* [WHAT YOU WILL DO]: Below is the data. Give it again, complete and exact.

========================================================================

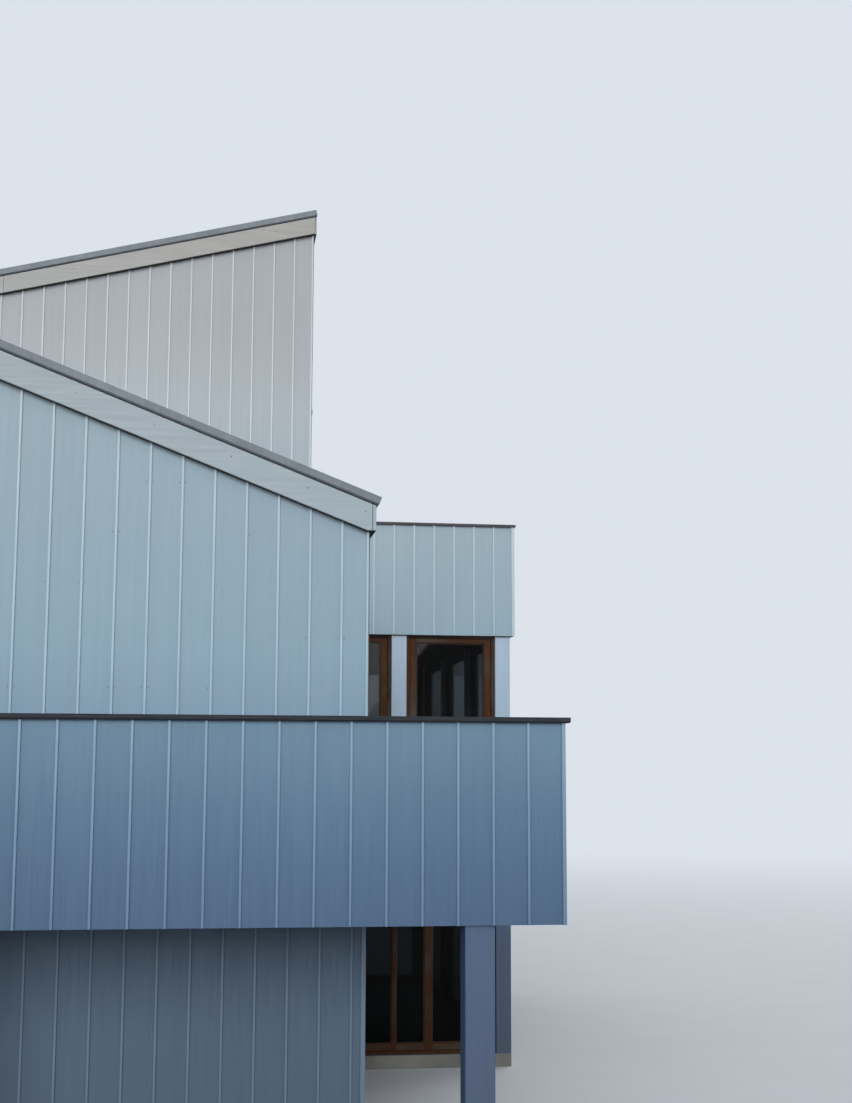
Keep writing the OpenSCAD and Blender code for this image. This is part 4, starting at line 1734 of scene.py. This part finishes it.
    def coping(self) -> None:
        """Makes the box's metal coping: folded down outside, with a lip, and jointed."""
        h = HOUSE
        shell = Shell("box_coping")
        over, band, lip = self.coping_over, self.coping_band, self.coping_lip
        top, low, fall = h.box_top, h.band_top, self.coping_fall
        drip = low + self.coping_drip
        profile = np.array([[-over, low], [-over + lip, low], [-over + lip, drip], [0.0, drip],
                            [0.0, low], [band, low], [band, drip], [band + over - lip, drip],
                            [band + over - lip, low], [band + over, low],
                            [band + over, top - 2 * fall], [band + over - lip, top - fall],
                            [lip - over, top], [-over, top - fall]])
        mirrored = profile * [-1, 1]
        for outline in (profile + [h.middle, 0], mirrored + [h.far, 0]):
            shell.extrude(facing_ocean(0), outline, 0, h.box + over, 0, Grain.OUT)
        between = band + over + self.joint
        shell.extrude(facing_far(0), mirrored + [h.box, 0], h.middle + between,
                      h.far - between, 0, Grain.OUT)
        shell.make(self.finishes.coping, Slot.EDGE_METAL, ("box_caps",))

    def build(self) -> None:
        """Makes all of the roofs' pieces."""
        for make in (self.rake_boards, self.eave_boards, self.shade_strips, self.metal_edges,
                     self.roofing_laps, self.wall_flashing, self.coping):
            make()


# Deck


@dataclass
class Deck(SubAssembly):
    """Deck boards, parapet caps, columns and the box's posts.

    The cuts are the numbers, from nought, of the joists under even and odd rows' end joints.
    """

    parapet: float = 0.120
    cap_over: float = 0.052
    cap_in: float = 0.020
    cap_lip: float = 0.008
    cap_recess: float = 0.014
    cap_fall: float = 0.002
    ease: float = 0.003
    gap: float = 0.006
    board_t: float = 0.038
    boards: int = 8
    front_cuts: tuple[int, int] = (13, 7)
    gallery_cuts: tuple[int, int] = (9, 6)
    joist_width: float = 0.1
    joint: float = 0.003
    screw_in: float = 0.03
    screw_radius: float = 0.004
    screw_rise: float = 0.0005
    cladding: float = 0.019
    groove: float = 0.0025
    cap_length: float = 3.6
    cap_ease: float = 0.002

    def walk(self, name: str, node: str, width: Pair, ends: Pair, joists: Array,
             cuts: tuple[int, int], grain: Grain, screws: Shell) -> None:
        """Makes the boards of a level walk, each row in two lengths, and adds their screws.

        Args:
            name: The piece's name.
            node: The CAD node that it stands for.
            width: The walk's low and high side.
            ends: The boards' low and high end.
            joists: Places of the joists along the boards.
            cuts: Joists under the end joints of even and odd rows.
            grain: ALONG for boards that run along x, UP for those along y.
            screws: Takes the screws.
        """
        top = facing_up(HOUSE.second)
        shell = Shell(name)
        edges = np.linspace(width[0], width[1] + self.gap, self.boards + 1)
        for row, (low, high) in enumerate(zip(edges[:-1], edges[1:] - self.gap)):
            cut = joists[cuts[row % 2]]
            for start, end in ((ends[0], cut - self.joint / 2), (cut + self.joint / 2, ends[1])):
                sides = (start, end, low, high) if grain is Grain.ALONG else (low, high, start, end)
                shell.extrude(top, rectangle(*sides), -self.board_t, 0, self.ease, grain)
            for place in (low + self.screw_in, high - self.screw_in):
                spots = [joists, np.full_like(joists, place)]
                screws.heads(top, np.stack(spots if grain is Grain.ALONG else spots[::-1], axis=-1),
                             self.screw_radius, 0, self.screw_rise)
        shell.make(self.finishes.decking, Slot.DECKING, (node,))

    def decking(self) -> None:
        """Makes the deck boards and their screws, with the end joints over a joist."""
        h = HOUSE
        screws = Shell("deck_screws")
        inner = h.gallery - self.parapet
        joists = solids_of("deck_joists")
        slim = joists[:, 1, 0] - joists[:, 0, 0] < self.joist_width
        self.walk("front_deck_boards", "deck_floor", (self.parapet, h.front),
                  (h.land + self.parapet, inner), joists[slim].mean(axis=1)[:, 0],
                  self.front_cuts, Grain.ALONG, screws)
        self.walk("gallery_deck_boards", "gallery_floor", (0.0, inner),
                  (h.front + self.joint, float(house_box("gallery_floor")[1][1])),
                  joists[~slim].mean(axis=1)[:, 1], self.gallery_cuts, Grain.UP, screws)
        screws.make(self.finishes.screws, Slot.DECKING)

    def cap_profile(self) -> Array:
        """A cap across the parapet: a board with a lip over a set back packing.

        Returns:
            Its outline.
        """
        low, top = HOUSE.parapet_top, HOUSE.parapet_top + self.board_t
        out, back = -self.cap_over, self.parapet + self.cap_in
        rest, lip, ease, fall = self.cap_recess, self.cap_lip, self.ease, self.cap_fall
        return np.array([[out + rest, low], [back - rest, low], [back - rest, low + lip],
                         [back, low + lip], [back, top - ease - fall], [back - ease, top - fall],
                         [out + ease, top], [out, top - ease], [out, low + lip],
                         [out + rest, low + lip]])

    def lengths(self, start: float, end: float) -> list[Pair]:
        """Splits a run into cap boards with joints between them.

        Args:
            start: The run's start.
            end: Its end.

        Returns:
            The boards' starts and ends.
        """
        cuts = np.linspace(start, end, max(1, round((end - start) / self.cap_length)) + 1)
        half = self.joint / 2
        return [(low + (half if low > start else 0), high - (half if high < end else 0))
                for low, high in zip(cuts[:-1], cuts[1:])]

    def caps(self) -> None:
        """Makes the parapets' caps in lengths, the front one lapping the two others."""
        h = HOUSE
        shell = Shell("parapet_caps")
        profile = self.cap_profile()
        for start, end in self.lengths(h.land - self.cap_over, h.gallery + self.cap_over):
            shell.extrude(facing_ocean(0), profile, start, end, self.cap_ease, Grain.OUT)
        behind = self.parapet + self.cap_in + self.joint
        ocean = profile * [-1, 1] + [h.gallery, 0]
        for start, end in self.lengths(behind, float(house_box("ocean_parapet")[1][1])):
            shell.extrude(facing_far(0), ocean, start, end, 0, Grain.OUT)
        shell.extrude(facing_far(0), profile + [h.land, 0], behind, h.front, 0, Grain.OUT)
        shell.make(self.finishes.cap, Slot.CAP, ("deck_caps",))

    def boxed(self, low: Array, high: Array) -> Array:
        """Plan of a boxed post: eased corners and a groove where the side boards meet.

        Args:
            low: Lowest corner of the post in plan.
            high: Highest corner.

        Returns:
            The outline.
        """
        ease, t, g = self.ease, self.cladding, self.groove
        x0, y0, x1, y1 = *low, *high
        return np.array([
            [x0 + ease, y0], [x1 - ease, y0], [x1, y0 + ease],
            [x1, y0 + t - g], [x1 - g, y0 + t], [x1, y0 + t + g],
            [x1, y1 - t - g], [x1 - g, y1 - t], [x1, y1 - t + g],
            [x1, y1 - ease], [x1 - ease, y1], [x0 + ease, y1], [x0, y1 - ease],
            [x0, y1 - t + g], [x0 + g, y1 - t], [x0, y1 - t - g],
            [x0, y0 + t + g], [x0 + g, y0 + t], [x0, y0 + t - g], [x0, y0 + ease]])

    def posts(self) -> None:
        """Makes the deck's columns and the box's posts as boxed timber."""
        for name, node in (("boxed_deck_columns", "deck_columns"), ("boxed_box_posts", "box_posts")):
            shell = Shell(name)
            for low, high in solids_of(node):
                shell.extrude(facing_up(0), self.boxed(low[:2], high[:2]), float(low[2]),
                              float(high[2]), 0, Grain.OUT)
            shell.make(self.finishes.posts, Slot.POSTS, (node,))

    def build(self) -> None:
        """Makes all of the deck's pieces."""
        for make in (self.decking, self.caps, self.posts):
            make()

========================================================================

* [RESPONSE FOR THIS EXERCISE]:
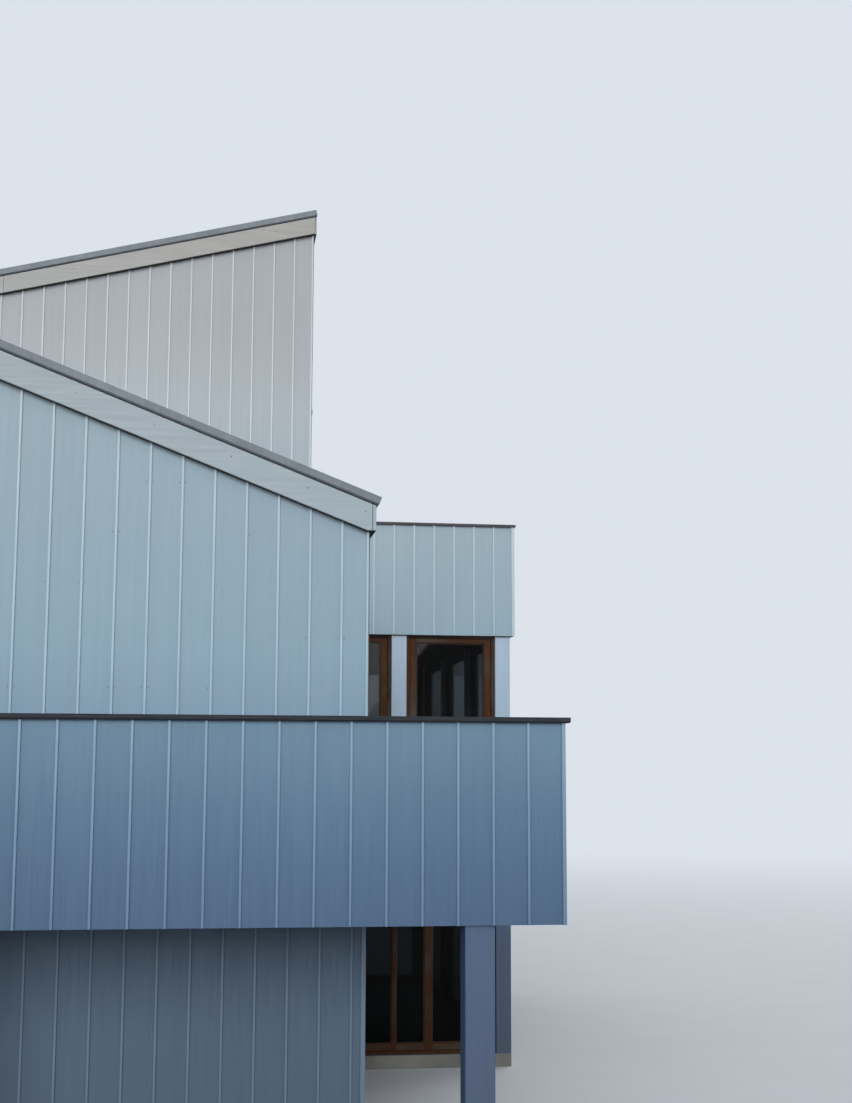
Keep writing the OpenSCAD and Blender code for this image. This is part 4, starting at line 1734 of scene.py. This part finishes it.
    def coping(self) -> None:
        """Makes the box's metal coping: folded down outside, with a lip, and jointed."""
        h = HOUSE
        shell = Shell("box_coping")
        over, band, lip = self.coping_over, self.coping_band, self.coping_lip
        top, low, fall = h.box_top, h.band_top, self.coping_fall
        drip = low + self.coping_drip
        profile = np.array([[-over, low], [-over + lip, low], [-over + lip, drip], [0.0, drip],
                            [0.0, low], [band, low], [band, drip], [band + over - lip, drip],
                            [band + over - lip, low], [band + over, low],
                            [band + over, top - 2 * fall], [band + over - lip, top - fall],
                            [lip - over, top], [-over, top - fall]])
        mirrored = profile * [-1, 1]
        for outline in (profile + [h.middle, 0], mirrored + [h.far, 0]):
            shell.extrude(facing_ocean(0), outline, 0, h.box + over, 0, Grain.OUT)
        between = band + over + self.joint
        shell.extrude(facing_far(0), mirrored + [h.box, 0], h.middle + between,
                      h.far - between, 0, Grain.OUT)
        shell.make(self.finishes.coping, Slot.EDGE_METAL, ("box_caps",))

    def build(self) -> None:
        """Makes all of the roofs' pieces."""
        for make in (self.rake_boards, self.eave_boards, self.shade_strips, self.metal_edges,
                     self.roofing_laps, self.wall_flashing, self.coping):
            make()


# Deck


@dataclass
class Deck(SubAssembly):
    """Deck boards, parapet caps, columns and the box's posts.

    The cuts are the numbers, from nought, of the joists under even and odd rows' end joints.
    """

    parapet: float = 0.120
    cap_over: float = 0.052
    cap_in: float = 0.020
    cap_lip: float = 0.008
    cap_recess: float = 0.014
    cap_fall: float = 0.002
    ease: float = 0.003
    gap: float = 0.006
    board_t: float = 0.038
    boards: int = 8
    front_cuts: tuple[int, int] = (13, 7)
    gallery_cuts: tuple[int, int] = (9, 6)
    joist_width: float = 0.1
    joint: float = 0.003
    screw_in: float = 0.03
    screw_radius: float = 0.004
    screw_rise: float = 0.0005
    cladding: float = 0.019
    groove: float = 0.0025
    cap_length: float = 3.6
    cap_ease: float = 0.002

    def walk(self, name: str, node: str, width: Pair, ends: Pair, joists: Array,
             cuts: tuple[int, int], grain: Grain, screws: Shell) -> None:
        """Makes the boards of a level walk, each row in two lengths, and adds their screws.

        Args:
            name: The piece's name.
            node: The CAD node that it stands for.
            width: The walk's low and high side.
            ends: The boards' low and high end.
            joists: Places of the joists along the boards.
            cuts: Joists under the end joints of even and odd rows.
            grain: ALONG for boards that run along x, UP for those along y.
            screws: Takes the screws.
        """
        top = facing_up(HOUSE.second)
        shell = Shell(name)
        edges = np.linspace(width[0], width[1] + self.gap, self.boards + 1)
        for row, (low, high) in enumerate(zip(edges[:-1], edges[1:] - self.gap)):
            cut = joists[cuts[row % 2]]
            for start, end in ((ends[0], cut - self.joint / 2), (cut + self.joint / 2, ends[1])):
                sides = (start, end, low, high) if grain is Grain.ALONG else (low, high, start, end)
                shell.extrude(top, rectangle(*sides), -self.board_t, 0, self.ease, grain)
            for place in (low + self.screw_in, high - self.screw_in):
                spots = [joists, np.full_like(joists, place)]
                screws.heads(top, np.stack(spots if grain is Grain.ALONG else spots[::-1], axis=-1),
                             self.screw_radius, 0, self.screw_rise)
        shell.make(self.finishes.decking, Slot.DECKING, (node,))

    def decking(self) -> None:
        """Makes the deck boards and their screws, with the end joints over a joist."""
        h = HOUSE
        screws = Shell("deck_screws")
        inner = h.gallery - self.parapet
        joists = solids_of("deck_joists")
        slim = joists[:, 1, 0] - joists[:, 0, 0] < self.joist_width
        self.walk("front_deck_boards", "deck_floor", (self.parapet, h.front),
                  (h.land + self.parapet, inner), joists[slim].mean(axis=1)[:, 0],
                  self.front_cuts, Grain.ALONG, screws)
        self.walk("gallery_deck_boards", "gallery_floor", (0.0, inner),
                  (h.front + self.joint, float(house_box("gallery_floor")[1][1])),
                  joists[~slim].mean(axis=1)[:, 1], self.gallery_cuts, Grain.UP, screws)
        screws.make(self.finishes.screws, Slot.DECKING)

    def cap_profile(self) -> Array:
        """A cap across the parapet: a board with a lip over a set back packing.

        Returns:
            Its outline.
        """
        low, top = HOUSE.parapet_top, HOUSE.parapet_top + self.board_t
        out, back = -self.cap_over, self.parapet + self.cap_in
        rest, lip, ease, fall = self.cap_recess, self.cap_lip, self.ease, self.cap_fall
        return np.array([[out + rest, low], [back - rest, low], [back - rest, low + lip],
                         [back, low + lip], [back, top - ease - fall], [back - ease, top - fall],
                         [out + ease, top], [out, top - ease], [out, low + lip],
                         [out + rest, low + lip]])

    def lengths(self, start: float, end: float) -> list[Pair]:
        """Splits a run into cap boards with joints between them.

        Args:
            start: The run's start.
            end: Its end.

        Returns:
            The boards' starts and ends.
        """
        cuts = np.linspace(start, end, max(1, round((end - start) / self.cap_length)) + 1)
        half = self.joint / 2
        return [(low + (half if low > start else 0), high - (half if high < end else 0))
                for low, high in zip(cuts[:-1], cuts[1:])]

    def caps(self) -> None:
        """Makes the parapets' caps in lengths, the front one lapping the two others."""
        h = HOUSE
        shell = Shell("parapet_caps")
        profile = self.cap_profile()
        for start, end in self.lengths(h.land - self.cap_over, h.gallery + self.cap_over):
            shell.extrude(facing_ocean(0), profile, start, end, self.cap_ease, Grain.OUT)
        behind = self.parapet + self.cap_in + self.joint
        ocean = profile * [-1, 1] + [h.gallery, 0]
        for start, end in self.lengths(behind, float(house_box("ocean_parapet")[1][1])):
            shell.extrude(facing_far(0), ocean, start, end, 0, Grain.OUT)
        shell.extrude(facing_far(0), profile + [h.land, 0], behind, h.front, 0, Grain.OUT)
        shell.make(self.finishes.cap, Slot.CAP, ("deck_caps",))

    def boxed(self, low: Array, high: Array) -> Array:
        """Plan of a boxed post: eased corners and a groove where the side boards meet.

        Args:
            low: Lowest corner of the post in plan.
            high: Highest corner.

        Returns:
            The outline.
        """
        ease, t, g = self.ease, self.cladding, self.groove
        x0, y0, x1, y1 = *low, *high
        return np.array([
            [x0 + ease, y0], [x1 - ease, y0], [x1, y0 + ease],
            [x1, y0 + t - g], [x1 - g, y0 + t], [x1, y0 + t + g],
            [x1, y1 - t - g], [x1 - g, y1 - t], [x1, y1 - t + g],
            [x1, y1 - ease], [x1 - ease, y1], [x0 + ease, y1], [x0, y1 - ease],
            [x0, y1 - t + g], [x0 + g, y1 - t], [x0, y1 - t - g],
            [x0, y0 + t + g], [x0 + g, y0 + t], [x0, y0 + t - g], [x0, y0 + ease]])

    def posts(self) -> None:
        """Makes the deck's columns and the box's posts as boxed timber."""
        for name, node in (("boxed_deck_columns", "deck_columns"), ("boxed_box_posts", "box_posts")):
            shell = Shell(name)
            for low, high in solids_of(node):
                shell.extrude(facing_up(0), self.boxed(low[:2], high[:2]), float(low[2]),
                              float(high[2]), 0, Grain.OUT)
            shell.make(self.finishes.posts, Slot.POSTS, (node,))

    def build(self) -> None:
        """Makes all of the deck's pieces."""
        for make in (self.decking, self.caps, self.posts):
            make()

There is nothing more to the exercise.